Skadden Discusses First OFAC and FinCEN Parallel Enforcement Actions on Virtual Currency

On October 11, 2022, the U.S. Department of the Treasury’s Office of Foreign Assets Control (OFAC) and the Financial Crimes Enforcement Network (FinCEN) announced settlements for approximately $24 million and $29 million, respectively, with virtual currency exchange Bittrex, Inc. (Bittrex). The settlements represent the first parallel enforcement actions by FinCEN and OFAC in the virtual currency space and OFAC’s largest virtual currency enforcement action to date. The investigations by OFAC and FinCEN found that the company engaged in apparent violations of several sanctions programs and willful violations of the Bank Secrecy Act’s (BSA’s) anti-money laundering (AML) program and suspicious activity report (SAR) filing requirements. FinCEN will credit the $24 million payment to OFAC, resulting in a total payment of approximately $29 million in penalties to the Treasury Department.
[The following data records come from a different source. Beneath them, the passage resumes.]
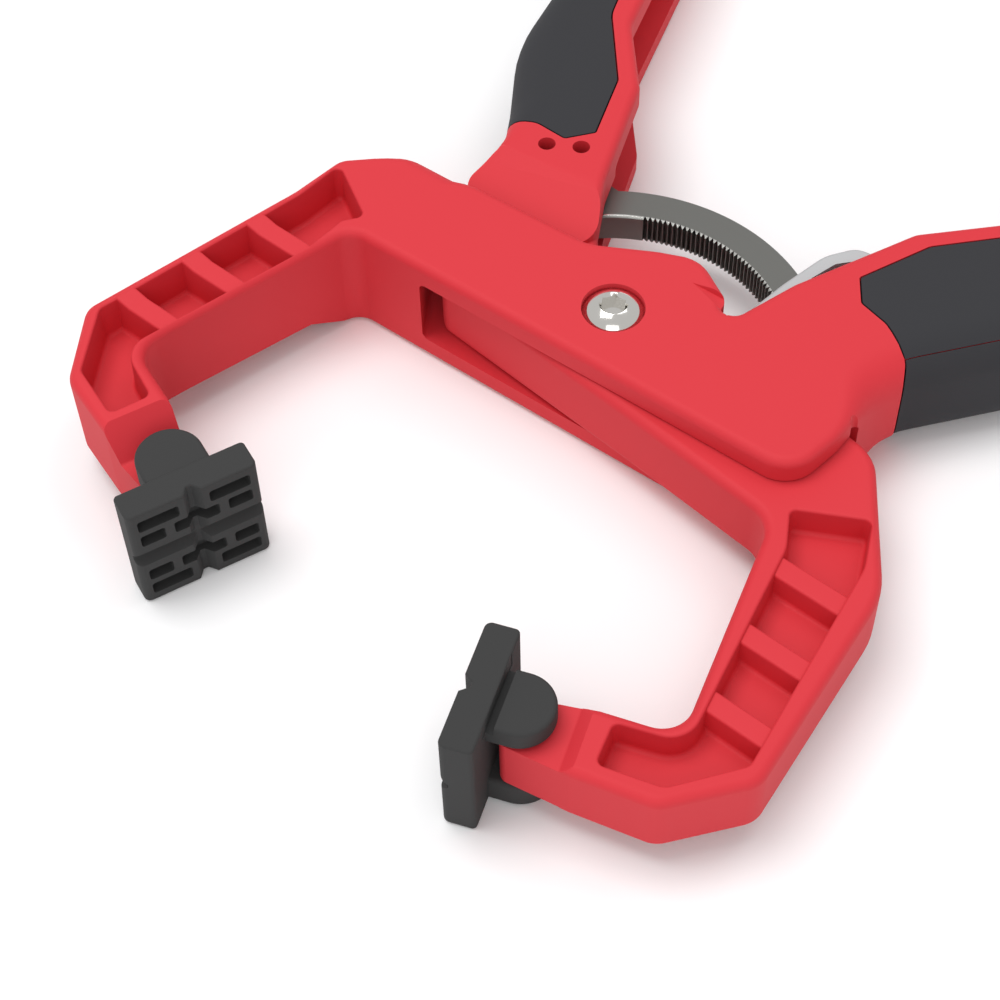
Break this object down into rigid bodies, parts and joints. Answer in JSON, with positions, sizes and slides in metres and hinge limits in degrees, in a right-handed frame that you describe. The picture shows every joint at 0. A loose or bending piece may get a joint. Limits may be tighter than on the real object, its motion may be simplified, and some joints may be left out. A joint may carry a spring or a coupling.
{
  "type": "ratcheting hand clamp",
  "caption": "One-hand ratcheting clamp with crossing C-shaped jaws, swivelling grooved pads, a toothed arc bar, a finger release lever and rubber grips.",
  "frame": {"origin": "pivot axis of the two arms, at the underside that the clamp rests on", "axes": "+Z along the pivot axis, up; +Y towards the handles, so the jaws point to -Y; +X towards the release lever and the fork arm's handle"},
  "size_m": [0.1445, 0.1899, 0.0245],
  "materials": {
    "red_nylon": "satin moulded glass-filled nylon with a fine mould texture",
    "soft_grip_rubber": "matte soft-touch overmoulding",
    "pad_rubber": "satin moulded rubber",
    "nickel_plate": "polished nickel plating",
    "oiled_steel": "dark oiled hardened steel",
    "cast_zinc": "rough tumbled die-cast zinc"
  },
  "bodies": {
    "fork": {"fork_arm": "red_nylon", "fork_grip": "soft_grip_rubber", "pivot_screw": "nickel_plate", "pivot_barrel_nut": "nickel_plate", "lever_pin": "oiled_steel", "lever_spring": "oiled_steel", "left_pad_pin": "oiled_steel"},
    "tongue": {"tongue_arm": "red_nylon", "tongue_grip": "soft_grip_rubber", "ratchet_bar": "oiled_steel", "inner_bar_pin": "oiled_steel", "outer_bar_pin": "oiled_steel", "upper_washer": "oiled_steel", "lower_washer": "oiled_steel", "opening_spring": "oiled_steel", "right_pad_pin": "oiled_steel"},
    "lever": {"release_lever": "cast_zinc", "ratchet_pawl": "oiled_steel"},
    "left_pad": {"left_pad": "pad_rubber"},
    "right_pad": {"right_pad": "pad_rubber"}
  },
  "joints": [
    {"name": "jaw_hinge", "type": "hinge", "parent": "fork", "child": "tongue", "pos_m": [0, 0, 0.0116], "axis": [0, 0, 1], "range_deg": [-38, 2]},
    {"name": "lever_hinge", "type": "hinge", "parent": "fork", "child": "lever", "pos_m": [0.036, 0.0415, 0.0116], "axis": [0, 0, 1], "range_deg": [-4.5, 0], "stiffness_Nm_per_rad": 0.3, "springref_deg": 5.73},
    {"name": "left_pad_swivel", "type": "hinge", "parent": "fork", "child": "left_pad", "pos_m": [-0.0366, -0.06975, 0.0116], "axis": [0, 0, 1], "range_deg": [-10, 10]},
    {"name": "right_pad_swivel", "type": "hinge", "parent": "tongue", "child": "right_pad", "pos_m": [0.0366, -0.06975, 0.0116], "axis": [0, 0, 1], "range_deg": [-10, 10]}
  ]
}
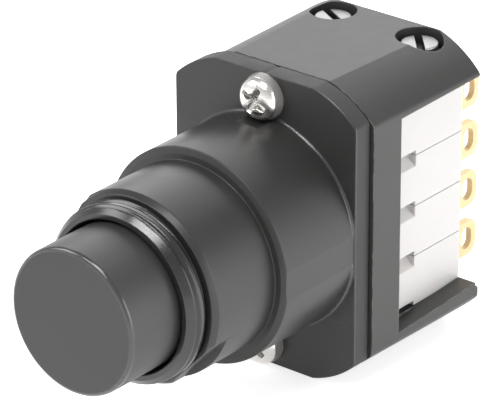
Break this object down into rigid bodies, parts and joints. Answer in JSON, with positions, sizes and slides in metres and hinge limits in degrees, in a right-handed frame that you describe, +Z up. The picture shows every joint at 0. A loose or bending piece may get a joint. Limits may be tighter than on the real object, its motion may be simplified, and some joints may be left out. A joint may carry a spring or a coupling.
{
  "type": "enabling switch",
  "caption": "Three-position enabling push switch: round press-button in a threaded panel stub, bevelled housing, stacked contact modules with gold solder tags.",
  "frame": {"origin": "on the button's axis, in the plane of the shoulder that seats on the panel, where the threaded stub starts", "axes": "+Y along the button's axis from the button to the solder tags, +X to the right seen from the button, +Z up"},
  "size_m": [0.0282, 0.0645, 0.0382],
  "materials": {
    "housing_black": "satin black moulding",
    "button_black": "matt dark grey",
    "stem_nylon": "natural nylon",
    "seal_rubber": "soft black rubber",
    "spring_steel": "bright drawn wire",
    "screw_bright": "bright nickel plate",
    "screw_dull": "dull zinc plate",
    "insert_brass": "turned brass",
    "module_white": "white moulding",
    "plunger_red": "red moulding",
    "contact_silver": "silver strip",
    "tag_gold": "thin gold plate"
  },
  "bodies": {
    "housing": {"front_housing": "housing_black", "body_housing": "housing_black", "button_seal": "seal_rubber", "body_gasket": "seal_rubber", "guide_bush": "stem_nylon", "return_spring": "spring_steel", "front_screw_upper": "screw_bright", "front_screw_lower": "screw_bright", "clamp_screws": "screw_dull", "clamp_inserts": "insert_brass", "contact_case_1": "module_white", "contact_lid_1": "module_white", "plunger_spring_1": "spring_steel", "tag_left_1": "tag_gold", "tag_right_1": "tag_gold", "contact_case_2": "module_white", "contact_lid_2": "module_white", "plunger_spring_2": "spring_steel", "tag_left_2": "tag_gold", "tag_right_2": "tag_gold", "contact_case_3": "module_white", "contact_lid_3": "module_white", "plunger_spring_3": "spring_steel", "tag_left_3": "tag_gold", "tag_right_3": "tag_gold", "contact_case_4": "module_white", "contact_lid_4": "module_white", "plunger_spring_4": "spring_steel", "tag_left_4": "tag_gold", "tag_right_4": "tag_gold"},
    "button": {"button_cap": "button_black", "stem": "stem_nylon", "stage_spring": "spring_steel"},
    "contact_carriage": {"yoke": "stem_nylon", "plunger_1": "plunger_red", "contact_bridge_1": "contact_silver", "plunger_2": "plunger_red", "contact_bridge_2": "contact_silver", "plunger_3": "plunger_red", "contact_bridge_3": "contact_silver", "plunger_4": "plunger_red", "contact_bridge_4": "contact_silver"}
  },
  "joints": [
    {"name": "button_press", "type": "slide", "parent": "housing", "child": "button", "axis": [0, 1, 0], "range_m": [0, 0.0048], "stiffness_N_per_m": 2500, "springref_m": -0.002, "deforming": ["return_spring", "stage_spring"]},
    {"name": "carriage_slide", "type": "slide", "parent": "housing", "child": "contact_carriage", "axis": [0, 1, 0], "range_m": [0, 0.0024], "deforming": ["plunger_spring_1", "plunger_spring_2", "plunger_spring_3", "plunger_spring_4"]}
  ],
  "couplings": [
    {"joint": "carriage_slide", "follows": "button_press", "ratio": 0.5}
  ]
}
According to OFAC’s enforcement release, Bittrex failed to prevent transactions with persons located in sanctioned countries, including when Bittrex had reason to know that users were located in sanctioned jurisdictions because it possessed information regarding users’ IP and physical addresses. The release identified a number of deficiencies in Bittrex’s sanctions compliance program during the relevant period, including that the third-party vendor Bittrex used for sanctions screening only screened transactions against OFAC’s List of Specially Designated Nationals and Blocked Persons (SDN List) and did not otherwise screen transactions for a nexus to sanctioned jurisdictions.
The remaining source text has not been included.